Ficam registradas minhas homenagens ao saudoso jurisconsulto, cuja obra inteira é magnífica, inspiro-me muito nos seus livros, especialmente “Sucessões”, que me ajudou a dar o parecer que noticio neste artigo.

No interior da Bahia vivia um velho emigrante libanês, seu Nagib, que se casou com uma bela cabocla brasileira, dona Esmeraldina, nascida no Recôncavo Baiano, às margens do rio Paraguassu, e o casal teve três filhos: duas mulheres - as mais velhas - e um homem - o mais novo.

Começando como vendedor ambulante - de porta em porta -, depois com uma loja de confecções e, por último, com exportação, o velho Nagib demorou, mas acabou rico, muito rico. Gostava das filhas, que eram amorosas, estudiosas, honestas, nem bonitas, nem feias, mas amava sem limites, com toda a força de seu coração, ao Nagibinho, o filho predileto, namorador, mal completou o 2º grau, jogador de pôquer, que tinha ódio do trabalho.

Por sua vontade, considerando que havia doado uma boa casa a cada uma das filhas - “para que mais?”, perguntava-, o pai daria toda a sua fortuna ao filho superamado, em que só enxergava méritos e nele não havia nenhum defeito.

A paixão é cega, mesmo a paixão paterna. Para tristeza de Nagib, este foi informado que só podia dispor livremente da metade de seus bens e não estava autorizado a deixar todo o seu patrimônio para um dos filhos, apenas.

Como aquela família ainda estava submetida ao modelo tradicional, patriarcal - velho, ultrapassado -, da chefia por parte do marido, Nagib influenciou a esposa e ambos decidiram que iriam deixar toda sua metade disponível para o filho caçula.

E assim foi feito: celebraram uma escritura pública de testamento e, no dito e único ato, o casal manifestou a sua vontade, determinando que, com o falecimento de cada um deles, a metade de todos os bens caberia ao filho varão, Nagibinho, e a outra metade, a chamada legítima, seria dividida, em partes iguais, entre os três filhos. Nagibinho, então, ficaria com toda a metade disponível e ainda teria direito a um terço da outra metade.

A chamado do professor Cristiano Chaves de Farias, um respeitável civilista baiano, fui dar uma palestra em Salvador, ao fim da qual, reservadamente, um rapaz, calouro do Curso de Direito, em Ilhéus, disse-me ser o filho de uma senhora chamada Zênia (coincidência, um nome parecido com o meu), que é filha dos falados Nagib e Esmeraldina, ambos falecidos - ele primeiro, a mulher logo depois - e o estudante me perguntou se aquele testamento de seus avós era válido, tinha mesmo de ser cumprido? Pedi a ele que me remetesse uma explanação de tudo e cópia da escritura, o que fez.

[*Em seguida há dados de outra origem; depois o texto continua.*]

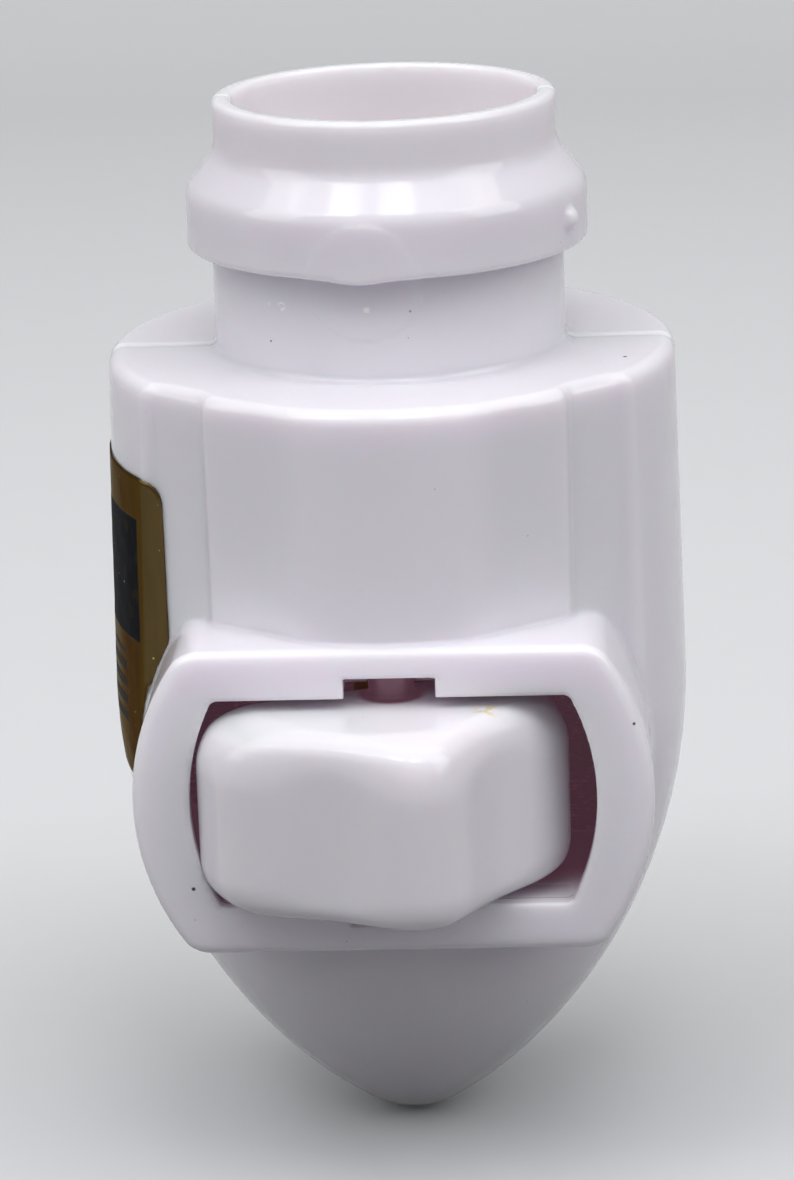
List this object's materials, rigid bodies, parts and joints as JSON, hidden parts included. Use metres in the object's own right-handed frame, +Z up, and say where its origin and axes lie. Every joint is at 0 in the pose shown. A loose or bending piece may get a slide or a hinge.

Respondi, então, ao jovem e futuro colega que seus avós não poderiam ter feito o testamento no mesmo e único ato, embora isso seja permitido na Alemanha - quando se trata de testamento do marido e da mulher -, mas é absolutamente vedado no Brasil, conforme o artigo 1.863 do Código Civil, que proíbe o testamento conjuntivo, que é a manifestação de última vontade feita no mesmo ato, por dois testadores.

 Seu Nagib tinha de ter feito o seu próprio testamento e, em outro ato, d. Esmeraldina devia ter celebrado o testamento dela. O testamento conjuntivo é também proibido em Portugal, França, Itália, Argentina, Uruguai. Como me disse, ainda esta semana, a jovem professora de Direito Civil Eliana de Fátima de Melo e Melo: “Para cada testador, o seu próprio testamento”.

E como ficará a sucessão de Nagib e Esmeraldina? O testamento público que fizeram, no mesmo e único ato, não vale nada e coisa alguma. É nulo de pleno direito. Não tem nenhuma eficácia. A sucessão vai ser regida pela lei, pela sucessão legítima, pelas normas do Código Civil: os bens do casal falecido são de propriedade, em partes iguais, dos três filhos.